Wherever the word "with" appears in a line, copy that line.

# Rows
= = =
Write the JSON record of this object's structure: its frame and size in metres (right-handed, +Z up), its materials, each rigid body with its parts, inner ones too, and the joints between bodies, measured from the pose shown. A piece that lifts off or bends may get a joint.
= = =
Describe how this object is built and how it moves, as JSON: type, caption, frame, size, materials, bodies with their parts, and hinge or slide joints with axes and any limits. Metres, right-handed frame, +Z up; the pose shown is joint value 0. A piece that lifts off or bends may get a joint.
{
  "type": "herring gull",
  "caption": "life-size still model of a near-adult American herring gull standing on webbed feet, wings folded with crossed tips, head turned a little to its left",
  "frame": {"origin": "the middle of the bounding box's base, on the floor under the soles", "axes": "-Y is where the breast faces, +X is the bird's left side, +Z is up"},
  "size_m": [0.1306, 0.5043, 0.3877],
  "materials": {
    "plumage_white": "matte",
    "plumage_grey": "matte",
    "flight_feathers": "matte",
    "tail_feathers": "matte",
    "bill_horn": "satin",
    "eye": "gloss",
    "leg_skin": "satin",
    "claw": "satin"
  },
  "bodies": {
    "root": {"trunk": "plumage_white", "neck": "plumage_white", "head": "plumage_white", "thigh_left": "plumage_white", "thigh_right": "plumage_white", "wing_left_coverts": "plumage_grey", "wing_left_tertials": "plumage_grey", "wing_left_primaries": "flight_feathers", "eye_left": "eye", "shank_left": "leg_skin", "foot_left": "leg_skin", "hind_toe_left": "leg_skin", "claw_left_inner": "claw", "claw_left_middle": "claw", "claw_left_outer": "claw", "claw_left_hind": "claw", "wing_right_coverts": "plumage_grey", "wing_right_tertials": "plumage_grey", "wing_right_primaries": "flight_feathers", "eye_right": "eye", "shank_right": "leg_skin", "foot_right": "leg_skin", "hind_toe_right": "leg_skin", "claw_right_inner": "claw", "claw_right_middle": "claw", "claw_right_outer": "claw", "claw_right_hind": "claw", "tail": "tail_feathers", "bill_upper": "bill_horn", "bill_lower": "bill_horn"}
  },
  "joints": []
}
= = =
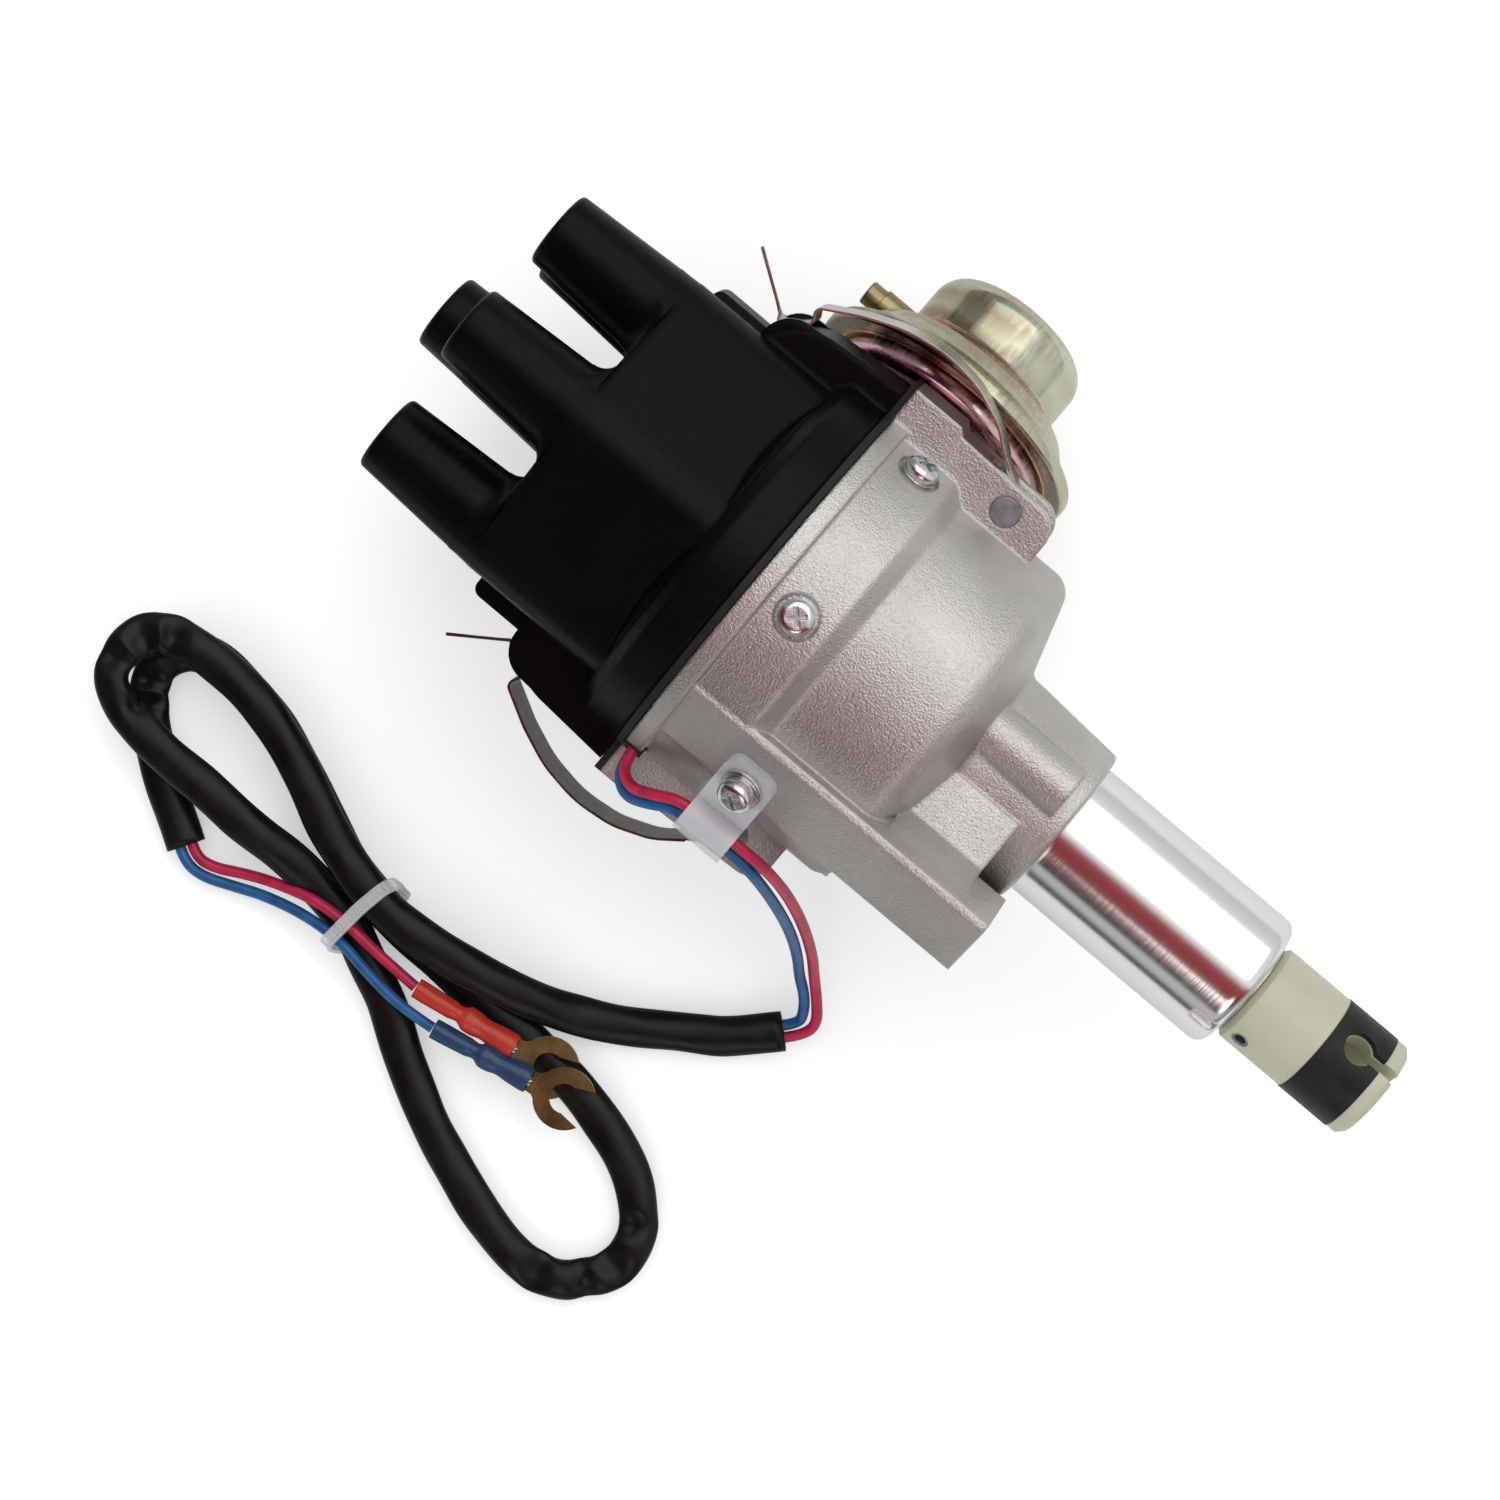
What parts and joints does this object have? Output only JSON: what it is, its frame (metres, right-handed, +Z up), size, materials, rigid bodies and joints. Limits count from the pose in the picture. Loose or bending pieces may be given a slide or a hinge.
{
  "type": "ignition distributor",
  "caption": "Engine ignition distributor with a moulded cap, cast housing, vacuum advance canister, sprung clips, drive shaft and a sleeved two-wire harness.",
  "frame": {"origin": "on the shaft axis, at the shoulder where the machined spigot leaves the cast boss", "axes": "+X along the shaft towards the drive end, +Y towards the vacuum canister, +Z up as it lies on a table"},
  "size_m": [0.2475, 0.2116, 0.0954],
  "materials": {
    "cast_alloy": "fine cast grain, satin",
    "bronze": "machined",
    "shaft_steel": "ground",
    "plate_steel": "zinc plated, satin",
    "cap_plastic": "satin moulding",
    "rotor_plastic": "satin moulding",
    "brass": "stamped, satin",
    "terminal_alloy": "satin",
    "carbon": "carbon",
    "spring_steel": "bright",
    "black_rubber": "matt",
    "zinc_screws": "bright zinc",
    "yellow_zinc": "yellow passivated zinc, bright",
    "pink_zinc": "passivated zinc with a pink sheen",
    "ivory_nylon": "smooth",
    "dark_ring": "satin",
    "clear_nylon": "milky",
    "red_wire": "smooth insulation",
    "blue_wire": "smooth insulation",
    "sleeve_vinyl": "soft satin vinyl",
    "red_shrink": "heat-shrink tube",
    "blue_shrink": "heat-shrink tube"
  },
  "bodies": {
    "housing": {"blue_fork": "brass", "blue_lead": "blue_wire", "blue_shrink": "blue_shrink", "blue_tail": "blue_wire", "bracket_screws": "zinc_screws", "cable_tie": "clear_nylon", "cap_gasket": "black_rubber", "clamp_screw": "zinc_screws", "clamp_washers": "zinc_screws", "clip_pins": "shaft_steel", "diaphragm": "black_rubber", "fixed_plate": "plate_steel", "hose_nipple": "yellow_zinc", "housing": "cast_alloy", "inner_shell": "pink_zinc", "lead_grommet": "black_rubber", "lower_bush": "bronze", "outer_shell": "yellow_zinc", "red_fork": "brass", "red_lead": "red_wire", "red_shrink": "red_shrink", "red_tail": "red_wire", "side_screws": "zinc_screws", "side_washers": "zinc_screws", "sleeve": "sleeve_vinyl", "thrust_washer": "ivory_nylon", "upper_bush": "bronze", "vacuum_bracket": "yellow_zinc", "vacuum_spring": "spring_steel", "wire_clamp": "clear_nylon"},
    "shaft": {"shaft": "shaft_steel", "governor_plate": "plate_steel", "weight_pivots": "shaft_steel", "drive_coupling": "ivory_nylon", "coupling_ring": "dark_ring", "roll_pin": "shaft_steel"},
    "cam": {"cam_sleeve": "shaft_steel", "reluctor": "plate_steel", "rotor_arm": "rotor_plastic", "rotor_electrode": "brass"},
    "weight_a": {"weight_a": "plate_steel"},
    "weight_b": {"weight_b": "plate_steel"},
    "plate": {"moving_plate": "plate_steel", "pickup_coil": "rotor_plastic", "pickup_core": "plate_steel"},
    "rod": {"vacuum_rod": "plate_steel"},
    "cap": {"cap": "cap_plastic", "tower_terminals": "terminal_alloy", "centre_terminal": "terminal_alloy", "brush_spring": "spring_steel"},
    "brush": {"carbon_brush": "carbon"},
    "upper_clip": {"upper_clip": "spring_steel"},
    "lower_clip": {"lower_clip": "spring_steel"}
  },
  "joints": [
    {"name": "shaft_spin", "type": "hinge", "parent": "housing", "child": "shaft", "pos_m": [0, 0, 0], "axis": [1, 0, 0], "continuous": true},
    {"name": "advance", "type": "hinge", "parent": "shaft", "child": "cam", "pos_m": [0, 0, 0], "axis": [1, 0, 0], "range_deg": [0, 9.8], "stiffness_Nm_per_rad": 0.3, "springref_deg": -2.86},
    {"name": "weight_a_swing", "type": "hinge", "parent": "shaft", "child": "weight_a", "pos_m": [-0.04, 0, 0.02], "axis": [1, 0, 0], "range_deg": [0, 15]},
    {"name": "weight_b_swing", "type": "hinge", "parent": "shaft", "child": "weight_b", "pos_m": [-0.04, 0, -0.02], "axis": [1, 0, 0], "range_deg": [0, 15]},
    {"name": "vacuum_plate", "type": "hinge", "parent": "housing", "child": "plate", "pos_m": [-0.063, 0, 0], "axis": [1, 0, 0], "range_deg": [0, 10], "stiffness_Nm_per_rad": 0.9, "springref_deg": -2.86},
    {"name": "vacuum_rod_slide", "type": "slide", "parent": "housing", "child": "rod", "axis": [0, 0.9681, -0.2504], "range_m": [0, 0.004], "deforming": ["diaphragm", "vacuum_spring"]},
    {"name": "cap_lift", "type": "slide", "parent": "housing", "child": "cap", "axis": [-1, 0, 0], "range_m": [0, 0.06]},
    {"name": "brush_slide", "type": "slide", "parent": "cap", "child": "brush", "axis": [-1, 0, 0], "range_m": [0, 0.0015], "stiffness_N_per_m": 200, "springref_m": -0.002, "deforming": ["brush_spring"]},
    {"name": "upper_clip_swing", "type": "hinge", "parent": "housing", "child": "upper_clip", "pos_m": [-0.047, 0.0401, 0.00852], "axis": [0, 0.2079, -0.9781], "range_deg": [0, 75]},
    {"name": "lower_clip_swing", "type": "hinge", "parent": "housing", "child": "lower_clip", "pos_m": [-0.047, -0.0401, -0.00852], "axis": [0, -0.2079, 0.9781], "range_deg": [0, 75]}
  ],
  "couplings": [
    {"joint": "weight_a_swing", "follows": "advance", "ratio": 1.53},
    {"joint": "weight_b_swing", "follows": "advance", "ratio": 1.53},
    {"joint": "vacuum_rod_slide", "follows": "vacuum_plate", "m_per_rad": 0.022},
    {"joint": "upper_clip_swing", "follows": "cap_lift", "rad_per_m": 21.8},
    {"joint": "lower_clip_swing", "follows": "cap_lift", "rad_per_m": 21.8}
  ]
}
= = =
# Result of the exercise
Write the JSON record of this object's structure: its frame and size in metres (right-handed, +Z up), its materials, each rigid body with its parts, inner ones too, and the joints between bodies, measured from the pose shown. A piece that lifts off or bends may get a joint.
Describe how this object is built and how it moves, as JSON: type, caption, frame, size, materials, bodies with their parts, and hinge or slide joints with axes and any limits. Metres, right-handed frame, +Z up; the pose shown is joint value 0. A piece that lifts off or bends may get a joint.
  "caption": "life-size still model of a near-adult American herring gull standing on webbed feet, wings folded with crossed tips, head turned a little to its left",
  "caption": "Engine ignition distributor with a moulded cap, cast housing, vacuum advance canister, sprung clips, drive shaft and a sleeved two-wire harness.",
    "pink_zinc": "passivated zinc with a pink sheen",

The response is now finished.